121. De nombreuses affaires de corruption de dirigeants sportifs ont secoué le sport européen et mondial lors de la dernière décennie, et ce dans des sports majeurs comme le football, mais également dans d’autres sports. Pour prévenir de tels faits, il semble nécessaire:
  • d’améliorer les processus démocratiques qui sont liés aux conditions d’accès et de maintien du pouvoir sportif;
  • de renforcer la transparence financière au sein des fédérations sportives;
  • d’identifier, pour les colmater, les failles systémiques qui favorisent les conflits d’intérêts, le détournement de fonds et la corruption de dirigeants sportifs.
122. Certes, on ne peut demander aux fédérations sportives de fonctionner comme des entreprises privées. Néanmoins, il serait naïf de ne pas vouloir tenir compte du fait que les enjeux financiers grimpent. L’attribution d’une Coupe du monde de football représente à l’heure actuelle un enjeu de plus de $US 4 milliards. Les montants en jeu sont inférieurs pour d’autres compétitions et d’autres sports, mais ils restent significatifs. Cet argent doit bénéficier au sport et à son développement: il est inacceptable qu’il soit détourné à des fins d’enrichissement personnel.
123. Ainsi, il faut non seulement des normes assurant la conformité formelle des comptes, mais aussi des contrôles de gestion sur l’utilisation des fonds, un arsenal normatif permettant de mener des investigations en interne, et des organes (commission de bonne gouvernance, commission d’éthique, ou autres) dotés de réels pouvoirs de sanction.

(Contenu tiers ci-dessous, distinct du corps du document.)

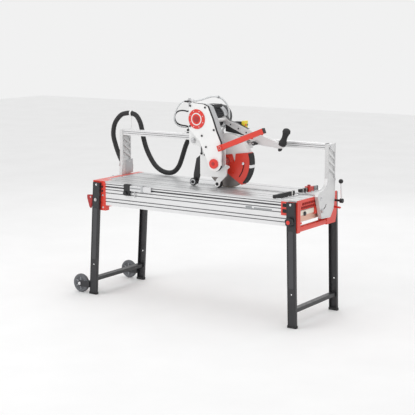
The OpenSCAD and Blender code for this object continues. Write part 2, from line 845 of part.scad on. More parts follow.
// Water valve block on top of the head plate
module water_valve() {
    color(steel) difference() {
        union() {
            y_rod(tap_x, tap_z, 13, -112, -84);
            translate([tap_x, -98, 1320]) cylinder(r = 8, h = 62);
            x_rod(-98, 1366, 7, tap_x, -70);
            x_rod(-98, 1362, 6, -124, tap_x);
            box([tap_x - 4, -98, 1312], [-84, plate_y0, 1336]);
        }
        y_rod(tap_x, tap_z, 4.3, -113, -100);
    }
}

module valve_tap() {
    color(black) {
        y_rod(tap_x, tap_z, 4, -126, -101);
        box([tap_x - 18, -132, tap_z - 4.5], [tap_x + 8, -126, tap_z + 4.5]);
    }
}

inlet_x = blade_x - 40;
water_route = [[-69.95, -98, 1366], [-63, -98, 1366], [-56, -98, 1366], [-36, -80, 1370], [-8, -50, 1382],
    [10, -20, 1390], [25, 5, 1391], [41, 28, 1386], [57, 52, 1371], [70, 70, 1349], [81, 82, 1320],
    [85, 88, 1283], [86, 86, 1246], [87, 66, 1212], [90, 36, 1192], [94, 10, 1184], [inlet_x, -1, 1178],
    [inlet_x, -2, 1170], [inlet_x, -2, 1164], [inlet_x, -2, 1158.05]];
loop_route = [[-124.05, -98, 1362], [-131, -98, 1362], [-138, -98, 1362], [-160, -91, 1356],
    [-201, -70, 1336], [-245, -40, 1305], [-290, 2, 1270], [-329, 45, 1238], [-357, 85, 1205],
    [-371, 125, 1178], [-372, 160, 1162], [-360, 190, 1153], [-342, 210, 1153], [-324, 218, 1158],
    [-312, 211, 1158], [-309, 205, 1153], [-309, 205, 1147], [-309, 205, 1141.05]];
cable_route = [[-322, 205, 1141.05], [-322, 205, 1146], [-322, 205, 1151], [-326, 202, 1157],
    [-341, 194, 1163], [-358, 175, 1167], [-369, 150, 1177], [-371, 125, 1192], [-364, 100, 1213],
    [-348, 75, 1236], [-320, 50, 1260], [-286, 30, 1277], [-248, 18, 1285], [-217, 12, 1285],
    [-190, 10, 1283], [-140, 10, 1297], [-92, 10, 1318], [-56, 10, 1326], [-45, 10, 1326],
    [-33.05, 10, 1326]];

// Clear tubing from the valve over the motor, and the feed loop
module water_hoses() {
    color(clear) {
        tube(water_route, 6, 2, 8);
        tube(loop_route, 5, 2, 8);
    }
}

module motor_cable() { color(black) tube(cable_route, 4.5, 2, 8); }

module drive_belt() {
    color(black) along_y(-134, -120) difference() {
        belt_outline(pulley_r + 3.3);
        belt_outline(pulley_r + gap);
    }
}

// Arms and axles of the two guide rollers
module roller_arms() {
    color(black) {
        along_y(-56, -48) polygon([[-79, 982], [-50, 1004], [-14, 1034], [28, 1034], [28, 1006],
            [-4, 1000], [-50, 960], [-51, 870], [-70, 812], [-102, 812], [-102, 872]]);
        for (x = [-9.5, 18]) y_rod(x, 1020, 7, plate_y1 + 0.05, -55.9);
        y_rod(left_roller_x, roller_z, 6, -88, -55.9);
        y_rod(left_roller_x, roller_z, 10, -61, -55.9);
        y_rod(left_roller_x, roller_z, 10, -90, -85);
    }
    color(white) {
        along_y(plate_y1 + 0.05, -77) polygon([[120, 900], [176, 900], [170, 880], [150, 862],
            [128, 842], [122, 818],
            [104, 806], [88, 814], [86, 836], [98, 858], [112, 872]]);
        y_rod(right_roller_x, roller_z, 6, -78, -48);
        y_rod(right_roller_x, roller_z, 10, -50, -47);
    }
}

module guide_roller(x, y0, y1) {
    difference() {
        y_rod(x, roller_z, roller_r, y0, y1);
        y_rod(x, roller_z, 6 + fit, y0 - 1, y1 + 1);
    }
}

module left_guide_roller() { color(black) guide_roller(left_roller_x, -84, -62); }

module right_guide_roller() { color(black) guide_roller(right_roller_x, -75, -51); }

guard_screw_x = 139.5;

module head_screws() {
    color(black) {
        for (p = [[41, 1148], [73, 1077], [-50, 1338], [66, 1332], [134, 1190], [-52, 1206]])
            y_rod(p[0], p[1], 6, cover_front - 5, cover_front);
        for (p = [[-9.5, 1022], [18, 1017]]) y_rod(p[0], p[1], 7, plate_y0 - 6, plate_y0);
        // pointer rod beside the cover
        translate([-9.5, plate_y0 - 4, 1028]) cylinder(r = 3, h = 76);
    }
    color(steel) {
        // guard screw with its washer
        y_rod(blade_x + guard_screw_x, blade_z - 3, 3.2, -36, -22);
        y_rod(blade_x + guard_screw_x, blade_z - 3, 8, -40, -31.2);
        for (a = [22.5 : 45 : 337.5])
            y_rod(motor_x + 54 * cos(a), motor_z + 54 * sin(a), 3.5, cover_front - 7, cover_front - 5);
    }
}

module spindle_shaft() {
    color(steel) {
        y_rod(blade_x, blade_z, 12, -160, 13);
        y_rod(blade_x, blade_z, 38, -9, -1.6);
        y_rod(blade_x, blade_z, 38, 1.6, 7);
        translate([blade_x, 13, blade_z]) rotate([90, 0, 0]) cylinder(r = 19, h = 6, $fn = 6);
        y_rod(blade_x, blade_z, 16, -159, -139);
    }
}

module driven_pulley() {
    color(grey) difference() {
        y_rod(blade_x, blade_z, pulley_r, -136, -118);
        y_rod(blade_x, blade_z, 12 + fit, -137, -117);
    }
}

module saw_blade() {
    color(steel) difference() {
        y_rod(blade_x, blade_z, blade_r, -1.4, 1.4, $fn = 180);
        y_rod(blade_x, blade_z, 12 + fit, -2, 2);
        // gullets between the rim segments
        for (a = [0 : 15 : 345]) translate([blade_x, 0, blade_z]) rotate([0, a, 0])
            box([-1.2, -3, blade_r - 12], [1.2, 3, blade_r + 1]);
    }
}

module motor_rotor() {
    color(steel) {
        y_rod(motor_x, motor_z, 12, -140, 130);
        y_rod(motor_x, motor_z, pulley_r, -136, -118);
        y_rod(motor_x, motor_z, 46, -50, 66);
        y_rod(motor_x, motor_z, 60, 108, 114);
    }
}

// ---- swinging guard ----

guard_r = 190;
guard_y0 = -30;
guard_y1 = 21;

// One hollow shell: two side plates joined by the rim, open on the other sides
module guard_shell() {
    color(signal_red) difference() {
        intersection() {
            y_rod(blade_x, blade_z, guard_r, guard_y0, guard_y1);
            along_y(guard_y0 - 1, guard_y1 + 1) translate([blade_x, blade_z])
                polygon([[-34, 42], [190, 72], [240, 76], [240, -120], [150, -162], [11, -75], [-34, -45]]);
        }
        y_rod(blade_x, blade_z, guard_r - 2.5, guard_y0 + 2, guard_y1 - 2);
        y_rod(blade_x, blade_z, 31 + gap, guard_y0 - 1, guard_y0 + 3);
        y_rod(blade_x, blade_z, 40, guard_y1 - 3, guard_y1 + 1);
        // notch in the upper edge
        along_y(guard_y0 - 1, guard_y0 + 3) translate([blade_x, blade_z])
            polygon([[47, 70], [79, 70], [77, 56], [71, 5], [66, 5], [50, 52]]);
        // arc slot round the guard screw
        y_ring(blade_x, blade_z, guard_screw_x - 4, guard_screw_x + 4, guard_y0 - 1, guard_y0 + 3, -42, 1.5);
    }
}

module guard_edge() {
    color(black) y_ring(blade_x, blade_z, guard_r + 0.05, guard_r + 4.5, guard_y0, guard_y1, -44, 20);
}

// Red lock bar hinged on the belt cover, resting on two black feet
module lock_bar() {
    translate([bar_x, 0, bar_z]) rotate([0, -bar_angle, 0]) {
        color(signal_red) difference() {
            union() {
                box([-18, -195, -17], [340, -168, 17]);
                box([-22, -197, -19], [16, -166, 19]);
            }
            y_rod(0, 0, 6 + gap, -198, -165);
            box([18, -192, -14], [341, -171, 14]);
        }
        color(black) {
            box([334, -191.95, -13.95], [340, -171.05, 13.95]);
            box([339.9, -195, -17], [346, -168, 17]);
            for (x = [243, 322]) translate([x, -182, -23]) cylinder(r = 5, h = 6);
        }
    }
}

// ---- small moving parts on the table ----

// Stop that straddles the rear length of the fence
module fence_stop() {
    fence_frame() {
        color(signal_red) difference() {
            box([-14, 122, 4.3], [20, 174, fence_h + 6]);
            box([-8 - gap, 121, 4], [8 + gap, 175, fence_h + gap]);
        }
        color(signal_red) translate([0, 148, fence_h + 5.9]) cylinder(r = 9, h = 9);
    }
}

// Side stop clamped in the tee slot of the front rail
module front_stop() {
    slot_z = rail_top - 26;
    color(black) {
        box([-528, -266, 720], [-482, -250.3, 796]);
        box([-524, -251, slot_z - 4.5], [-504, -241, slot_z + 4.5]);
        box([-534, -245.7, slot_z - 7], [-494, -239, slot_z + 7]);
        y_rod(-512, 737, 11, -280, -265);
    }
    color(steel) {
        box([-482, -262, 755], [-305, -254, 788]);
        translate([-443, -258, 711]) cylinder(r = 3.5, h = 45);
        box([-386, -265, 752], [-372, -253.5, 793]);
    }
}

module leg_lever() {
    color(signal_red) {
        along_y(-250, -238) polygon([[-816, 696], [-861, 692], [-860, 673], [-841, 611], [-832, 603],
            [-822, 640]]);
        y_rod(lug_x, lug_z, 4, -238.1, -218);
    }
}

module leg_knob() {
    color(black) {
        y_rod(pivot_x, knob_z, 26, -300, -277.5);
        y_rod(pivot_x, knob_z, 16, -306, -299);
    }
}

// Lever with a ball, leaning forward from the shaft so that the tilting upright passes behind it
module tilt_lever() {
    color(black) {
        x_rod(lever_y, lever_z, 7, end_x - 12, 856);
        x_rod(lever_y, lever_z, 14, 848, 868);
        translate([859, lever_y - 16, lever_z + 128]) sphere(r = 15);
    }
    color(steel) translate([859, lever_y, lever_z]) rotate([atan2(16, 128), 0, 0]) cylinder(r = 4.5,
        h = 128);
}

place() front_rail();
place() back_rail();
place() front_deck();
place() back_deck();
place() left_casting();
place() right_casting();
place() handle_bars();
place() water_tank();
place() water_pump();
place() fence_bars();
place() table_fasteners();
place() left_legs();
place() left_feet();
place() wheel_forks();
place() right_legs();
place() right_feet();
place() front_wheel();
place() back_wheel();
place() left_upright();
place() right_upright();
place() beam();
place() conduit_clips();
place() power_conduit();
place() carriage_truck();
place() carriage_plate();
place() spindle_bearings();
place() head_plate();
place() belt_case();
place() belt_cover();
place() cover_discs();
place() spindle_housing();
place() blade_cover();
place() motor_body();
place() fan_cover();
place() handle_arm();
place() hand_grip();
place() switch_box();
place() water_valve();
place() water_hoses();
place() motor_cable();
place() drive_belt();
place() roller_arms();
place() head_screws();
place() spindle_shaft();
place() driven_pulley();
place() saw_blade();
place() motor_rotor();
place() guard_shell();
place() guard_edge();
place() lock_bar();
place() valve_tap();
place() start_button();
place() stop_button();
place() left_guide_roller();
place() right_guide_roller();
place() fence_stop();
place() front_stop();
place() leg_lever();
place() leg_knob();
place() tilt_lever();
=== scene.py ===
import math
import bpy
import bmesh
from mathutils import Matrix, Vector


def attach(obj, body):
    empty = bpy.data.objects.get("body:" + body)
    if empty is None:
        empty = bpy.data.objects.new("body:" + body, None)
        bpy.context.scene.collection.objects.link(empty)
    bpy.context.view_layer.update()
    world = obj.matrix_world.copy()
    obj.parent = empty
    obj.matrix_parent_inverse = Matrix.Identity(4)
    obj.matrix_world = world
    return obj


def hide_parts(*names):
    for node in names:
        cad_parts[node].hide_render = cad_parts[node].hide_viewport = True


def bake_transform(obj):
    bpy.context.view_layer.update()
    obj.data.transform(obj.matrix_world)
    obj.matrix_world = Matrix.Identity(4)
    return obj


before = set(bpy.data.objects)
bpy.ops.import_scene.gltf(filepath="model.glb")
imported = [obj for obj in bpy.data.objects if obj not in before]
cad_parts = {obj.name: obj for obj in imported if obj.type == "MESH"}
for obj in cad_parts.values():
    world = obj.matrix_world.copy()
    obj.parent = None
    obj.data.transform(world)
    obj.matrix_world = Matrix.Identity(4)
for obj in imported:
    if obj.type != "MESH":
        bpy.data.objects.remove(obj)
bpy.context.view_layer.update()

# places and sizes of the table frame, in millimetres
SHIFT = Vector((53.5, -0.5, 0.0))  # from the table frame to the row frame
BLADE = (136, 972)  # blade axis: x, z
MOTOR = (1, 1254)  # motor axis
BAR = (200, 1082)  # lock bar pivot
BAR_LEAN = 21.7  # degrees of the lock bar above level
WHEEL = (-916, 65)  # wheel axis
ROLLER_Z = 827
TILT_Z = 788  # tilt axis of the bridge
UPRIGHT_FACE = 832  # outer face of each upright
COVER_FRONT = -164.5  # front face of the belt cover
FENCE_X = 655
CONDUIT_R = 17
HOSE_R = 5
WATER_HOSE_R = 6.3
FRONT = (0, -1, 0)
BACK = (0, 1, 0)
UP = (0, 0, 1)
RIGHT = (1, 0, 0)
LEFT = (-1, 0, 0)


def at(x, y, z):
    """A point of the table frame, in millimetres, as metres in the row frame."""
    return (Vector((x, y, z)) + SHIFT) / 1000


# ---------------------------------------------------------------- materials

def new_material(name):
    """New material with its node tree and shader."""
    m = bpy.data.materials.new(name)
    m.use_nodes = True
    nt = m.node_tree
    nt.nodes.clear()
    out = nt.nodes.new("ShaderNodeOutputMaterial")
    bsdf = nt.nodes.new("ShaderNodeBsdfPrincipled")
    nt.links.new(bsdf.outputs[0], out.inputs[0])
    return m, nt, bsdf


def coords(nt, scale=(1, 1, 1)):
    """Object coordinates, stretched by scale."""
    tc = nt.nodes.new("ShaderNodeTexCoord")
    mp = nt.nodes.new("ShaderNodeMapping")
    mp.inputs["Scale"].default_value = scale
    nt.links.new(tc.outputs["Object"], mp.inputs[0])
    return mp.outputs[0]


def noise(nt, vec, scale, detail=4.0, rough=0.55):
    """Noise value at a coordinate."""
    n = nt.nodes.new("ShaderNodeTexNoise")
    n.inputs["Scale"].default_value = scale
    n.inputs["Detail"].default_value = detail
    n.inputs["Roughness"].default_value = rough
    nt.links.new(vec, n.inputs["Vector"])
    return n.outputs["Fac"]


def ramp(nt, fac, stops):
    """Colour ramp through (position, colour) stops."""
    r = nt.nodes.new("ShaderNodeValToRGB")
    els = r.color_ramp.elements
    els[0].position, els[0].color = stops[0][0], (*stops[0][1], 1)
    els[1].position, els[1].color = stops[-1][0], (*stops[-1][1], 1)
    for p, c in stops[1:-1]:
        e = els.new(p)
        e.color = (*c, 1)
    nt.links.new(fac, r.inputs[0])
    return r.outputs[0]


def span(nt, fac, lo, hi, a=0.3, b=0.7):
    """Value between lo and hi as fac goes from a to b."""
    m = nt.nodes.new("ShaderNodeMapRange")
    m.inputs["From Min"].default_value = a
    m.inputs["From Max"].default_value = b
    m.inputs["To Min"].default_value = lo
    m.inputs["To Max"].default_value = hi
    nt.links.new(fac, m.inputs["Value"])
    return m.outputs[0]


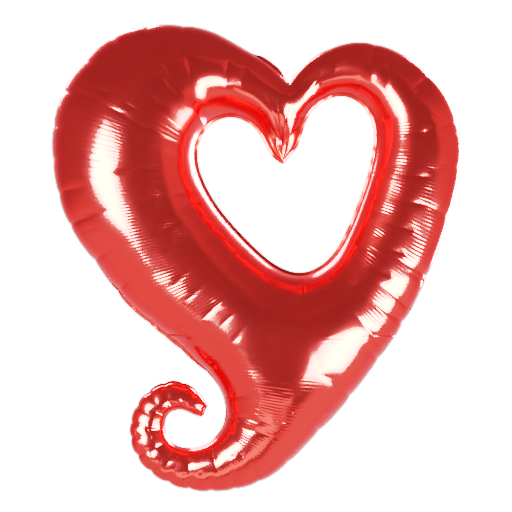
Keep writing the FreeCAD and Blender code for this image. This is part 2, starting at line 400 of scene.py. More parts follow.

124. Pour conclure, je formule une question que je n’ai pas souhaité soulever dans ce rapport, mais qui se pose selon moi avec une force croissante: celle de la contribution du mouvement sportif au développement de la société dans son ensemble qui pourrait impliquer une plus grande solidarité. L’argent dégagé par le sport doit-il exclusivement être réinvesti dans le sport ou ne serait-il pas louable que le sport participe davantage aux efforts de promotion d’une société cohésive et d’un développement durable? J’aimerais citer, de manière positive cette fois, la FIFA et certains programmes qu’elle met en place dans cette direction. Peut-être, un exemple à promouvoir.